I adapted the 2nd query in the Question with the above items in mind, and using the data page size that backs out the page header. I also removed two JOINs that were unnecessary: sys.schemas (replaced with call to SCHEMA_NAME()), and sys.indexes (the Clustered Index is always index_id = 1 and we have index_id in sys.partitions).

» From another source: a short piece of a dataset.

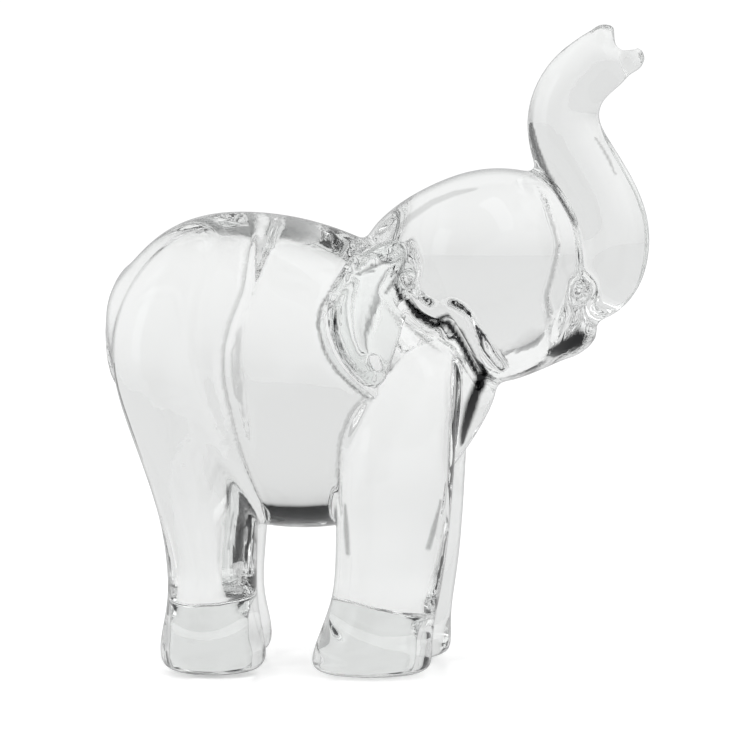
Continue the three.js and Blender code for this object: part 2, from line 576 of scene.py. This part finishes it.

SELECT  SCHEMA_NAME(st.[schema_id]) AS [SchemaName],
        st.[name] AS [TableName],
        SUM(sp.[rows]) AS [RowCount],
        (SUM(sau.[total_pages]) * 8.0) / 1024 AS [TotalSpaceMB],
        (SUM(CASE sau.[type]
           WHEN 1 THEN sau.[data_pages]
           ELSE (sau.[used_pages] - 1) -- back out the IAM page
         END) * 7.91) / 1024 AS [TotalActualDataMB]
FROM        sys.tables st
INNER JOIN  sys.partitions sp
        ON  sp.[object_id] = st.[object_id]
INNER JOIN  sys.allocation_units sau
        ON  (   sau.[type] = 1
            AND sau.[container_id] = sp.[partition_id]) -- IN_ROW_DATA
        OR  (   sau.[type] = 2
            AND sau.[container_id] = sp.[hobt_id]) -- LOB_DATA
        OR  (   sau.[type] = 3
            AND sau.[container_id] = sp.[partition_id]) -- ROW_OVERFLOW_DATA
WHERE       st.is_ms_shipped = 0
--AND         sp.[object_id] = OBJECT_ID(N'dbo.table_name')
AND         sp.[index_id] < 2 -- 1 = Clustered Index; 0 = Heap
GROUP BY    SCHEMA_NAME(st.[schema_id]), st.[name]
ORDER BY    [TotalSpaceMB] DESC;

Maybe this is a grunge answer but this is what I would do.

So DATALENGTH only account for 86% of the total. It is still very representative split. The overhead in the excellent answer from srutzky should have a pretty even split.

I would use your second query (pages) for the total. And use the first (datalength) for allocating the split. Many costs are allocated using a normalization.

And you have to consider a closer answer is going to raise cost so even the dept that lost out on a split may still pay more.